U.S. Solicitor General D. John Sauer, defending Mr. Trump, told the Supreme Court those lower rulings muddied the waters, making it unclear what sort of enforcement ICE can carry out and leaving all ICE officers worried they could face punishment for stopping someone.
He said officers must have some leeway if Mr. Trump, particularly in the Los Angeles area, which is home to the largest concentration of illegal immigrants in the country.
“The district court’s injunction now significantly interferes with federal enforcement efforts across a region that is larger and more populous than many countries and that has become a major epicenter of the immigration crisis,” he said.
Justice Sonia Sotomayor issued a searing dissent from Monday’s ruling, saying her colleagues were creating an exception to established 4th Amendment norms when it came to “those who happen to look a certain way, speak a certain way and appear to work a certain type of legitimate job.”
“We should not have to live in a country where the government can seize anyone who looks Latino, speaks Spanish, and appears to work a low-wage job,” she wrote, joined by the court’s other two Democratic appointees.
She labeled ICE’s action in Los Angeles “raids” — a term ICE vehemently rejects.
And she also broke with the usual Supreme Court practice where justices say they “respectfully dissent” from a ruling. Instead, twice, she flatly said, “I dissent.”
Justice Kavanaugh, though, said there were multiple reasons why the court couldn’t side with the challengers.
For one, he said, they likely lacked standing because they couldn’t prove they were liable to be targeted in future immigration actions — and certainly couldn’t prove they would be stopped only because of their ethnicity or location.
He said they can sue after the fact for damages if they were wrongly stopped, but not as a preemptive measure.
And he said the government likely has the better of the 4th Amendment arguments, given the realities of illegal immigration and Los Angeles.
He defended ICE’s approach using a “totality” of circumstances.
“Here, those circumstances include: that there is an extremely high number and percentage of illegal immigrants in the Los Angeles area; that those individuals tend to gather in certain locations to seek daily work; that those individuals often work in certain kinds of jobs, such as day labor, landscaping, agriculture, and construction, that do not require paperwork and are therefore especially attractive to illegal immigrants; and that many of those illegally in the Los Angeles area come from Mexico or Central America and do not speak much English,” Justice Kavanaugh wrote.
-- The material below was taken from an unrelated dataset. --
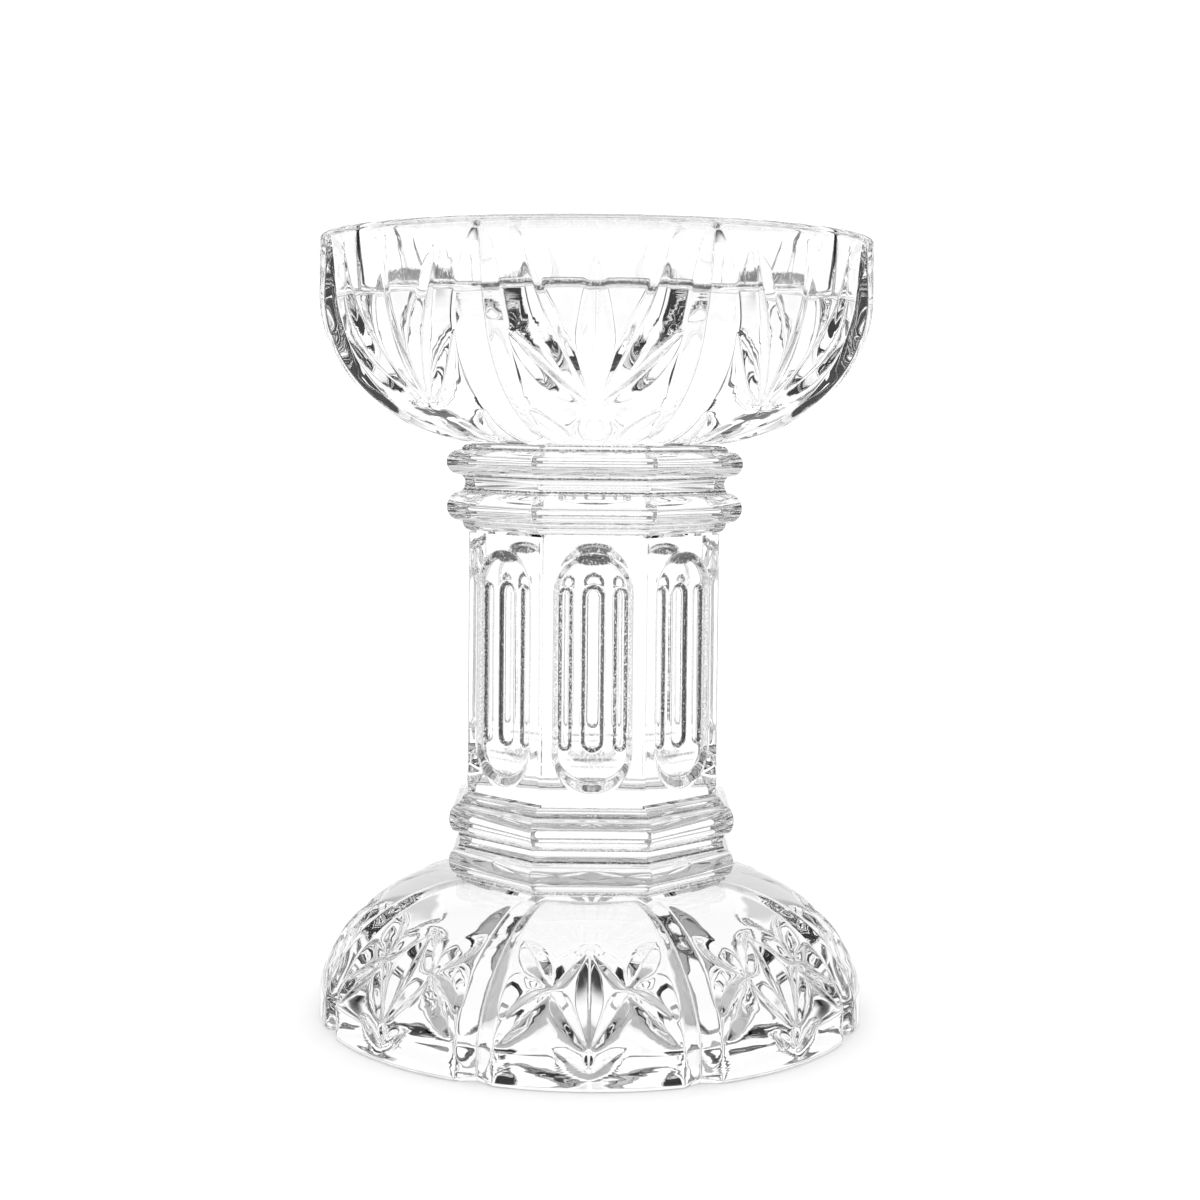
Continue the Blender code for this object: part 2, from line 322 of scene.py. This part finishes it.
def cut_depth(angles, profile, cuts, flute_width):
    """Depth of all the cuts at each point of a grid of angles, one line of them for each row."""
    lengths = arc_lengths(profile)
    across = angles * profile[:, :1]
    along = np.broadcast_to(lengths[:, None], across.shape)
    depth = np.zeros(across.shape)
    for cut in cuts:
        for side in (1, -1):
            leaf = leaf_cut(across * side, along, cut, profile, lengths)
            depth = soft_max(depth, leaf, RIDGE_ROUND)
    to_edge = (HALF_SECTOR - angles) * profile[:, :1]
    valley = np.sqrt(to_edge**2 + VALLEY_ROUND**2) - VALLEY_ROUND
    flute = FLUTE_SLOPE * (flute_width[:, None] - valley)
    return soft_max(depth, flute, RIDGE_ROUND)


def crease_angles(profile, cuts, flute_width):
    """For each row, angles across half a sector that crowd together where the cuts bend."""
    trial = np.linspace(0, HALF_SECTOR, TRIAL_COLUMNS)
    grid = np.broadcast_to(trial, (len(profile), TRIAL_COLUMNS))
    depth = cut_depth(grid, profile, cuts, flute_width)
    bend = np.abs(np.gradient(np.gradient(depth, axis=1), axis=1))
    kernel = np.hanning(CREASE_SMOOTHING)
    kernel /= kernel.sum()
    lines = []
    for line in bend:
        padded = np.pad(line, CREASE_SMOOTHING // 2, mode="edge")
        smooth = np.convolve(padded, kernel, mode="valid")
        weight = 1 + CREASE_WEIGHT * smooth / (smooth.mean() + LEAST_BEND)
        total = np.concatenate([[0], np.cumsum((weight[1:] + weight[:-1]) / 2)])
        wanted = np.linspace(0, total[-1], FINE_COLUMNS + 1)
        lines.append(np.interp(wanted, total, trial))
    even = np.hanning(ROW_SMOOTHING + 2)[1:-1]
    padded = np.pad(np.array(lines), ((ROW_SMOOTHING // 2,) * 2, (0, 0)), mode="edge")
    return sum(w * padded[i : i + len(lines)] for i, w in enumerate(even / even.sum()))


def cut_rings(profile, normals, cuts, flute_width):
    """Closed rings of points from one half sector with its cuts, mirrored and turned to all eight."""
    angles = crease_angles(profile, cuts, flute_width)
    depth = cut_depth(angles, profile, cuts, flute_width)
    radius = profile[:, :1] - depth * normals[:, :1]
    height = profile[:, 1:] - depth * normals[:, 1:]
    offsets = np.concatenate([-angles[:, :0:-1], angles[:, :-1]], axis=1)
    radius = np.concatenate([radius[:, :0:-1], radius[:, :-1]], axis=1)
    height = np.concatenate([height[:, :0:-1], height[:, :-1]], axis=1)
    angle = np.concatenate([offsets + side * SECTOR for side in range(SIDES)], axis=1)
    radius = np.tile(radius, SIDES)
    height = np.tile(height, SIDES)
    return np.stack([radius * np.sin(angle), -radius * np.cos(angle), height], axis=2)


def plain_rings(profile, like):
    """Round rings whose points stand at the same angles as those of another ring."""
    angle = np.arctan2(like[:, 0], -like[:, 1])
    rings = [(r * np.sin(angle), -r * np.cos(angle), np.full_like(angle, z)) for r, z in profile]
    return np.array(rings).transpose(0, 2, 1)


def crease_share(rings):
    """From 0 on smooth surface to 1 in a tight valley and less on a tight ridge, at each point."""
    across = np.roll(rings, -1, axis=1) - np.roll(rings, 1, axis=1)
    along = np.gradient(rings, axis=0)
    normals = np.cross(across, along)
    normals /= np.linalg.norm(normals, axis=2)[:, :, None] + TINY
    turned = np.roll(normals, -1, axis=1) - np.roll(normals, 1, axis=1)
    climbed = np.gradient(normals, axis=0)
    turn = (turned * across).sum(axis=2) / ((across**2).sum(axis=2) + TINY)
    climb = (climbed * along).sum(axis=2) / ((along**2).sum(axis=2) + TINY)
    low, high = CREASE_RANGE
    valley = np.clip((-np.minimum(turn, climb) - low) / (high - low), 0, 1)
    ridge = np.clip((np.maximum(turn, climb) - low) / (high - low), 0, 1)
    return np.maximum(valley, RIDGE_SHARE * ridge)


def ring_piece(name, rings, materials, end_slots, shade_strength, painted_marks=0):
    """A closed piece from rings of points. The end caps take the material slots in end_slots.

    The last two arguments give how strong the painted shade is, a dark tint that stands in for shade
    and dark reflections: the first along creases, the second at each point elsewhere.
    """
    count = rings.shape[1]
    # Painted shade: a dark tint along creases and wherever the marks ask for it, stored on the points.
    painted_dark = np.maximum(shade_strength * crease_share(rings), painted_marks)
    points = rings.reshape(-1, 3) * MM
    low = np.arange(len(rings) - 1)[:, None] * count + np.arange(count)
    high = low + count
    turn = np.roll(low, -1, axis=1), np.roll(high, -1, axis=1)
    quads = np.stack([low, turn[0], turn[1], high], axis=2).reshape(-1, 4).tolist()
    first = list(range(count))[::-1]
    last = list(range(len(points) - count, len(points)))
    mesh = bpy.data.meshes.new(name)
    mesh.from_pydata(points.tolist(), [], quads + [first, last])
    shade_layer = mesh.attributes.new("painted_crease_shade", "FLOAT", "POINT")
    shade_layer.data.foreach_set("value", painted_dark.astype(np.float32).ravel())
    for material in materials:
        mesh.materials.append(material)
    mesh.shade_smooth()
    mesh.set_sharp_from_angle(angle=SHARP_ANGLE)
    for cap, slot in enumerate(end_slots, len(quads)):
        mesh.polygons[cap].material_index = slot
        mesh.polygons[cap].use_smooth = False
    piece = bpy.data.objects.new(name, mesh)
    bpy.context.scene.collection.objects.link(piece)
    return piece


def round_edge(centre, radius, start, end):
    """Points on an arc of a profile, by angles in degrees from the +radius direction."""
    turns = np.radians(np.linspace(start, end, ROUND_STEPS + 1))
    return [(centre[0] + radius * cos(t), centre[1] + radius * sin(t)) for t in turns]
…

He said if Justice Sotomayor were to prevail, it would mean sidestepping or overturning several Supreme Court precedents.
Los Angeles Mayor Karen Bass said the ruling would reverberate across the country, affecting “every person in every city.”
“This decision will lead to more working families being torn apart and fear of the very institutions meant to protect – not persecute – our people,” she said.
Soon after the court’s ruling Monday, ICE announced a new deportation “blitz” in Chicago where it said illegal immigrant criminals are being protected by sanctuary policies.